The Parental Bereavement Leave and Pay Act is expected to come into force in 2020. Under the act, employed parents who lose a child under aged 18 will receive 2 weeks’ paid leave.
Below, we take a look at a number of other Employee Leave types, and how they work.
Otherwise known as statutory leave, all full-time employees are entitled to 20 days paid holiday. In addition, all employees are entitled to the 8 public holidays (see below.)
Shared Parental Leave
Employees who are having a baby or adopting a child are entitled to shared parental leave. Any maternity leave the mother is entitled to must have ended first. Employees can share up to 50 weeks of leave and up to 37 weeks of pay.
All pregnant women are entitled to unto 52 weeks maternity leave, although they do not need to take all of this. The first two weeks are compulsory, and an employee must give 15 weeks notice before the due date.
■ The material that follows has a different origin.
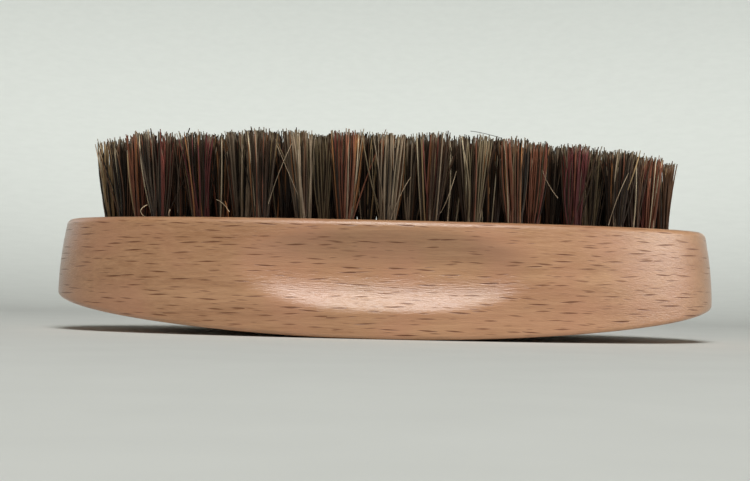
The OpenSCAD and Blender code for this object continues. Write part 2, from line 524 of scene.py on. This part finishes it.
# How much wider a tuft is at its tips than at its foot, and how much that differs between tufts
SPREAD = 2.05
SPREAD_RANGE = (0.85, 1.15)
# Scatter of the tips about that, for all bristles and more for a few strays, along X and Y
TIP_SCATTER = 0.34
STRAY_SHARE = 0.05
STRAY_SCATTER = (2.4, 1.2)
# How far bristles splay out past the middle of the outermost tuft, at the -X end and the +X end
END_SPLAY = (1.9, 3.7)
# The outermost tufts' lean, each whole tuft's own lean at its tips, and each bristle's bend
LEAN = math.radians(1.5)
TUFT_LEAN_SCATTER = 0.35
BEND_SCATTER = 0.25

# The trim: the tips' mean height at mid-length, how much higher it is at the -X end and lower at
# the +X end, and its fall at both ends
TRIM_HEIGHT = 15.2
TRIM_TILT = 0.75
TRIM_FALL = 1.5
# Scatter of the heights within a tuft and between tufts
RAGGED = 0.24
TUFT_RAGGED = 0.18
# Share of bristles that are broken off, and the most that they fall short by
SHORT_SHARE = 0.08
SHORT_BY = 4.0
TOP_LIMIT = cad_high.z / MM
# Share of bristles with a split end
SPLIT_SHARE = 0.55

# Tufts past this share of the oval field are its outermost ones
OUTER_FIELD = 0.7
# Shares of a tuft's bristles that are pale, and dark on the field's outermost tufts and inside it.
# Inside it the dark share is larger, partly as painted shade where the outer tufts shade the inner
# ones
LIGHT_SHARE = 0.13
OUTER_DARK_SHARE = 0.17
INNER_DARK_AND_SHADE_SHARE = 0.45
LIGHT_COLOURS = (TAUPE, CREAM, TAN, GREY, OLIVE, RUST, AMBER)
DARK_COLOURS = (BLACK, COAL, UMBER)
DARK_CHANCES = (0.5, 0.22, 0.28)
# The colours of a tuft's clumps, as places in its mix, and then two dark clumps
CLUMP_MIX = (0, 0, 1, 0, 2, 0, 3)
DARK_CLUMPS = (BLACK, COAL)
CLUMP_SCATTER = 0.7 * FOOT_RADIUS
# The first two clumps, of the leading colour, stand at the tuft's -Y side
FRONT_CLUMPS = ((0.0, -FOOT_RADIUS), (0.7 * FOOT_RADIUS, -0.4 * FOOT_RADIUS))

# Colours that go together in a tuft, leading colour first
MIXES = {
    BLACK: (BLACK, COAL, UMBER, GREY),
    COAL: (COAL, GREY, BLACK, UMBER),
    TAUPE: (TAUPE, GREY, BROWN, OLIVE),
    OLIVE: (OLIVE, TAUPE, UMBER, COAL),
    UMBER: (UMBER, BROWN, MAROON, BLACK),
    BROWN: (BROWN, UMBER, TAN, RUST),
    TAN: (TAN, AMBER, TAUPE, BROWN),
    MAROON: (MAROON, UMBER, RUST, BLACK),
    RUST: (RUST, MAROON, AMBER, UMBER),
    PLUM: (PLUM, MAROON, BLACK, COAL),
}
# The leading colour of the tuft at the -Y end of each line, from the -X end
FRONT_LEADS = [
    TAN, BROWN, RUST, MAROON, OLIVE, PLUM, RUST, TAUPE, COAL, BLACK,
    TAUPE, OLIVE, RUST, BLACK, TAUPE, TAUPE, UMBER, COAL, OLIVE, UMBER,
    BROWN, RUST, BLACK, PLUM, OLIVE, COAL, UMBER, RUST, BROWN,
]


def tubes(paths, radii):
    """Points and faces of tapered tubes, closed at both ends, along many paths at once."""
    count, rings, _ = paths.shape
    tangent = np.gradient(paths, axis=1)
    tangent /= np.linalg.norm(tangent, axis=2, keepdims=True)
    side = np.cross(tangent, (0.0, 1.0, 0.0))
    side /= np.linalg.norm(side, axis=2, keepdims=True)
    other = np.cross(side, tangent)
    turn = np.arange(BRISTLE_SIDES) * 2 * math.pi / BRISTLE_SIDES
    outward = side[:, :, None] * np.cos(turn)[:, None] + other[:, :, None] * np.sin(turn)[:, None]
    points = paths[:, :, None] + outward * radii[:, :, None, None]
    per_bristle = rings * BRISTLE_SIDES
    walls = []
    for ring in range(rings - 1):
        low, high = ring * BRISTLE_SIDES, (ring + 1) * BRISTLE_SIDES
        for here in range(BRISTLE_SIDES):
            after = (here + 1) % BRISTLE_SIDES
            walls.append((low + here, high + here, high + after, low + after))
    first_points = per_bristle * np.arange(count)[:, None]
    walls = np.array(walls)[None] + first_points[:, :, None]
    foot_caps = first_points + np.arange(BRISTLE_SIDES)[None, ::-1]
    tip_caps = first_points + np.arange(BRISTLE_SIDES)[None] + per_bristle - BRISTLE_SIDES
    faces = walls.reshape(-1, 4).tolist() + tip_caps.tolist() + foot_caps.tolist()
    return points.reshape(-1, 3), faces


def bristle_shades(rng, roots, lead, dark_and_shade_share):
    """A colour index for each bristle. Those that stand together in a tuft often share one."""
    count = len(roots)
    clump_colours = np.array([MIXES[lead][i] for i in CLUMP_MIX] + list(DARK_CLUMPS))
    clump_middles = rng.normal(0, CLUMP_SCATTER, (len(clump_colours), 2))
    clump_middles[: len(FRONT_CLUMPS)] = FRONT_CLUMPS
    nearest = np.argmin(np.linalg.norm(roots[:, None] - clump_middles[None], axis=2), axis=1)
    dark = rng.choice(DARK_COLOURS, count, p=DARK_CHANCES)
    light = rng.choice(LIGHT_COLOURS, count)
    draw = rng.random(count)
    limits = [draw < LIGHT_SHARE, draw < LIGHT_SHARE + dark_and_shade_share]
    return np.select(limits, [light, dark], clump_colours[nearest])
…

Statutory Maternity Pay (SMP) is 39 weeks.
Men expecting to become fathers or whose partner is adopting a child or having a baby through a surrogacy arrangement are eligible for paternity leave which can be one or two weeks. The weeks can be taken together or separately and must be taken within 56 days of the birth.
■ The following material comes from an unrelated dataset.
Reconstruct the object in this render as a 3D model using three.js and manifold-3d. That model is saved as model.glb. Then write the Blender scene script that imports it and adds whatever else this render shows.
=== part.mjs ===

Consists of 26 weeks of ordinary paid leave entitlement and 26 weeks of additional leave. The leave can only be taken by one person. Paid time off can also be given to the employee for up to five appointments to meet with the child after being matched. Paid leave entitlement for adoption can start up to 14 days before the child starts living with the employee (for UK adoptions), on the day of arrival in the UK (for overseas adoption) or within 28 days of the arrival.
An employee is entitled to Statutory Sick Pay (SSP) after 4 or more days sick, up to 28 days. There is no entitlement to sick pay for the first 3 days. An employer can choose to pay contractual sick pay, it can’t be less than SSP and the details must be in the contract. Employees need a fit note from a GP after 7 days off sick. The note should let the employer know if the employee is either ‘not fit for work’ or ‘may be fit for work’. Being ill just before or during annual leave means that the paid holiday can be replaced with sick leave.
Full time employees are entitled to 8 paid public holidays. An employer can require an employee to work on a public holiday entirely at their discretion. There is no automatic right for an employee to be given leave on a public holiday. However, if the employee is required to work on a public holiday, they must be entitled to take an alternative day as paid leave in accordance with the normal arrangements for booking annual leave.
Time Off for Dependents
Employees should be able to take reasonable time off to deal with an emergency that involves a dependent of theirs. A dependent can be a member of the employee’s family (spouse, children, parent or grandchild) who requires full-time care. There are no limits on how many times you can take time off for organising care for dependents. You may want to talk to your employee if you think time off is affecting their work. There is no entitlement to paid time off for dependents.